What is needed:
Give the number of lines in this listing that contain the word "from", and nothing else.

═════ Dataset extract

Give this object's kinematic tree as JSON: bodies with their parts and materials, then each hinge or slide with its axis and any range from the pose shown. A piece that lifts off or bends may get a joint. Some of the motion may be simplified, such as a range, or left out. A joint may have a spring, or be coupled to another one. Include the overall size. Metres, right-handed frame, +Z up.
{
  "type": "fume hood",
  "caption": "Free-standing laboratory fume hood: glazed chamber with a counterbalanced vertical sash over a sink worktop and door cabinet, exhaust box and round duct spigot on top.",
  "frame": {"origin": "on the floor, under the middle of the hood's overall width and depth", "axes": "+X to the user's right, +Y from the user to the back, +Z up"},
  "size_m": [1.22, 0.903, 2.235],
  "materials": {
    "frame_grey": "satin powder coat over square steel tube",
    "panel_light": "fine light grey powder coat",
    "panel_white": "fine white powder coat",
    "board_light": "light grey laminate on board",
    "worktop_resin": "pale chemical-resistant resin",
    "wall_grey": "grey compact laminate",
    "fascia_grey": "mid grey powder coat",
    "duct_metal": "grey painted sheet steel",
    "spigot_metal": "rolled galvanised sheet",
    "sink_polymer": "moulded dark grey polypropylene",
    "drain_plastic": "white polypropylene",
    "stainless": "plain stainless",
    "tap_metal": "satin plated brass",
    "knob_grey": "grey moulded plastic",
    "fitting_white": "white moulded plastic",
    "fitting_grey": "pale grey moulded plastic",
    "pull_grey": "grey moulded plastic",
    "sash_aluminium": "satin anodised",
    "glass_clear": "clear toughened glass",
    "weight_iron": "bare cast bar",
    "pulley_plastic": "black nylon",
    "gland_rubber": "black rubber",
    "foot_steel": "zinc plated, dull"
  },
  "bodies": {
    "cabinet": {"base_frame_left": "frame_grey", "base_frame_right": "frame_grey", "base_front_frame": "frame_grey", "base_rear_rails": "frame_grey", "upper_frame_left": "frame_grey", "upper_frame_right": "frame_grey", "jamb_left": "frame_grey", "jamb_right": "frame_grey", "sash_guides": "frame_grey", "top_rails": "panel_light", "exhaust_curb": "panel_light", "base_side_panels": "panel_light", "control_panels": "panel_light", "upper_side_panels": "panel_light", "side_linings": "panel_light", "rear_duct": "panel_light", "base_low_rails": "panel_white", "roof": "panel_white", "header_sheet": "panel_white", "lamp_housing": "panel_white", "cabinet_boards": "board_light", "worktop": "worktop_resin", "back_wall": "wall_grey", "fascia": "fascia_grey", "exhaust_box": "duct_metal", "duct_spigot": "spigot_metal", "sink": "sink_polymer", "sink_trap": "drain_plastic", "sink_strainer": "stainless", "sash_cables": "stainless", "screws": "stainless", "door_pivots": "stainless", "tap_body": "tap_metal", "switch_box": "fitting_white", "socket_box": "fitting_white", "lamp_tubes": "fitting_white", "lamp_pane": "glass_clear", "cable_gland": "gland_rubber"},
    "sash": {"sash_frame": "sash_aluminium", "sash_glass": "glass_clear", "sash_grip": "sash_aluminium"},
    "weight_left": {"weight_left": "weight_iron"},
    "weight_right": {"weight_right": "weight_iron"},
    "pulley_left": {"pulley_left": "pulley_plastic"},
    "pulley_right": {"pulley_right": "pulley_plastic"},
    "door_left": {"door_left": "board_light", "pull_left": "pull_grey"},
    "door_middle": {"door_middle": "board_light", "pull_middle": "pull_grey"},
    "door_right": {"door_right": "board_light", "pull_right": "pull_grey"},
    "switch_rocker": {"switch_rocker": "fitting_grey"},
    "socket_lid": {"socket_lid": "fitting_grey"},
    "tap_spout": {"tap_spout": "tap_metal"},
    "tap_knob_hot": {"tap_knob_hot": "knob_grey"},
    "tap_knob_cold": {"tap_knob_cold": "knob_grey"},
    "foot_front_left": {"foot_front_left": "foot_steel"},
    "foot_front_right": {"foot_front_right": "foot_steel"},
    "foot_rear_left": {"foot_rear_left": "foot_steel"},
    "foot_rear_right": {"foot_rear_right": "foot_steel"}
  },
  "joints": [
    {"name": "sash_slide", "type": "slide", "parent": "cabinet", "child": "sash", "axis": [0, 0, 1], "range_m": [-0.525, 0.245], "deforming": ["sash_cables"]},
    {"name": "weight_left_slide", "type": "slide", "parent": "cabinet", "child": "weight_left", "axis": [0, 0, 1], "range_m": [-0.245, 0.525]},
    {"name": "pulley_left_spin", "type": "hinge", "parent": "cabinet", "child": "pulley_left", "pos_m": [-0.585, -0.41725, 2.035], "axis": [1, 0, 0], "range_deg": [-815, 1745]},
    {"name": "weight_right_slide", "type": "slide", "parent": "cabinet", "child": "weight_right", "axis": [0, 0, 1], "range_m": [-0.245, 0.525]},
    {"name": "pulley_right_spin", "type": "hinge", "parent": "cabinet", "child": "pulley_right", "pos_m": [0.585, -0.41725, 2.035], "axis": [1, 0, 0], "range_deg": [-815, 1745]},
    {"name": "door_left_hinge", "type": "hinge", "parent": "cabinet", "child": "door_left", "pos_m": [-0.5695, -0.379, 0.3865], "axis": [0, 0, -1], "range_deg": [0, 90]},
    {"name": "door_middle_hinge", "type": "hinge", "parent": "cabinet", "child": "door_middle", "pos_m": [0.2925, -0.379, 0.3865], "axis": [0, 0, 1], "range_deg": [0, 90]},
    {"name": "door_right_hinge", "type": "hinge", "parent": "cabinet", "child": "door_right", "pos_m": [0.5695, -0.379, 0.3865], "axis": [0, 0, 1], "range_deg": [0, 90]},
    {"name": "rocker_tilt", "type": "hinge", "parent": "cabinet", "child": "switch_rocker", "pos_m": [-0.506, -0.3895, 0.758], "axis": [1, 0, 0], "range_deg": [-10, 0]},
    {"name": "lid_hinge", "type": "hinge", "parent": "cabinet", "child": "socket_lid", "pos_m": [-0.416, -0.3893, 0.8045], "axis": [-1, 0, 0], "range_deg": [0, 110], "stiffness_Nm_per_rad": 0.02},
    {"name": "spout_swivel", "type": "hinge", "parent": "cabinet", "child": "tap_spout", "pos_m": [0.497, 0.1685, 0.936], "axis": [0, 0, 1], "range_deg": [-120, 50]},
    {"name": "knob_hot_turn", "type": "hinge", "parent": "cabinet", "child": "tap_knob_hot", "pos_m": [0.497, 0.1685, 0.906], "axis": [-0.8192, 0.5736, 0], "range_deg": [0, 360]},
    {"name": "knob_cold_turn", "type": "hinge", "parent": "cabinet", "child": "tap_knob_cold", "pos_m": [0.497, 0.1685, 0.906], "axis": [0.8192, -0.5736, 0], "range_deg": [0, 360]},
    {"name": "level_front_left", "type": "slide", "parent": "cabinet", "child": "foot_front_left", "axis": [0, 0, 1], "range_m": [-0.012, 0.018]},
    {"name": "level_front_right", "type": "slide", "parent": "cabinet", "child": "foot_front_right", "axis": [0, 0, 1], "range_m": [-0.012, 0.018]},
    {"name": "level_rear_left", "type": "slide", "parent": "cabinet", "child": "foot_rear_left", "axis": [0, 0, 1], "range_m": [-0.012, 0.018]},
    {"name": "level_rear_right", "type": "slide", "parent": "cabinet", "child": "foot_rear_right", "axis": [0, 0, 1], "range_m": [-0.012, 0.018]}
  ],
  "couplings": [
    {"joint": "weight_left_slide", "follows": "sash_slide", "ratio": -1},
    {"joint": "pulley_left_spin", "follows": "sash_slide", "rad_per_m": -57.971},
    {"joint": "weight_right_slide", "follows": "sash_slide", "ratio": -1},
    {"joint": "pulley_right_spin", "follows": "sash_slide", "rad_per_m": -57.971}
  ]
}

══════════

Answer in full:
2